Listeners who know Sibelius's work often find his color associations intuitive once revealed. "The Swan of Tuonela" evokes dark velvety brown. Symphony No. 6 shimmers in pale silver. Symphony No. 5 radiates warm summery yellow-orange. These weren't arbitrary labels applied after composition; they were part of the compositional process itself, with harmonic and orchestral choices following visual logic.

Duke Ellington's synesthesia operated differently. The jazz legend experienced orchestral textures as "shifting shades of light and fabric," describing music as simultaneously visual, emotional, and tactile.
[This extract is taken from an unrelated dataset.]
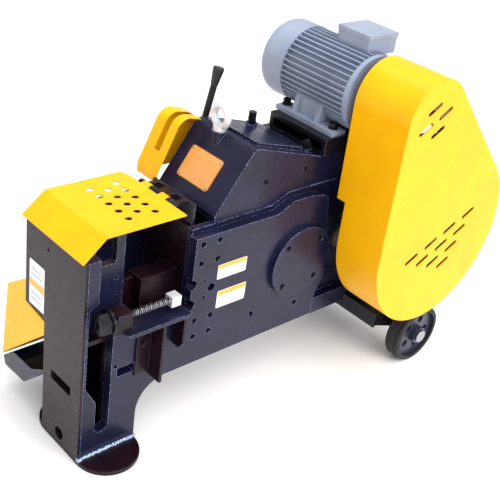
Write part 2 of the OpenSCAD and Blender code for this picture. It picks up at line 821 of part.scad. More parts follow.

His approach to big band arrangements—the way he layered brass against reeds, the specific timbral combinations he favored—reflected this multisensory perception. Ellington's music didn't just swing; it shimmered and draped.

The Geometry of Sound

Hungarian composer György Ligeti brought synesthesia into the avant-garde. "Major chords are red or pink, minor chords are somewhere between green and brown," he explained. But Ligeti also experienced numbers as colors and visualized music spatially, with sounds appearing as textures, shapes, and geometric forms. This spatial-geometric perception directly influenced his complex sound clusters in works like "Atmosphères" and "Lux Aeterna"—pieces that abandon traditional melody and harmony in favor of slowly evolving sonic masses.

Ligeti's approach demonstrates how synesthesia can push composers beyond conventional structures. When you perceive a chord not just as a harmonic relationship but as a color, texture, and three-dimensional shape simultaneously, traditional compositional rules become less relevant. The music follows visual-spatial logic instead.

Beyond Metaphor

The skeptic might argue that all composers think visually about music to some degree—that terms like "bright" or "dark" timbres are universal metaphors, not evidence of synesthesia. This misses the automatic, involuntary nature of the synesthetic experience. Messiaen couldn't choose not to see colors when hearing certain harmonies any more than most people can choose not to see red when looking at a stop sign.

This distinction matters because it reveals something about how musical meaning gets constructed. For most listeners, the association between major keys and happiness or minor keys and sadness is learned through cultural exposure. For synesthetic composers, the sensory associations are hardwired and idiosyncratic. When Messiaen composed "Couleurs de la Cité Céleste" (Colors of the Celestial City), he was translating a genuine perceptual experience—the light of the heavenly city appearing "like crystalline jasper"—into organized sound.

Composing in Multiple Dimensions

These composers suggest that music's power lies partly in its ability to engage more than just hearing. Whether through neurological cross-wiring or learned association, humans experience sound as multisensory. The synesthetic composers simply made that implicit process explicit, building the visual, tactile, and spatial dimensions of their perception directly into their scores.

Their legacy extends beyond their individual works. Contemporary composers and sound artists increasingly create deliberately multisensory experiences, though now through technology rather than neurology. The immersive audiovisual installations filling museums and concert halls are, in some sense, attempts to give audiences what Messiaen, Scriabin, and Sibelius experienced naturally: music that exists simultaneously as sound, color, shape, and space. The difference is that for these composers, the multimedia spectacle happened entirely inside their heads.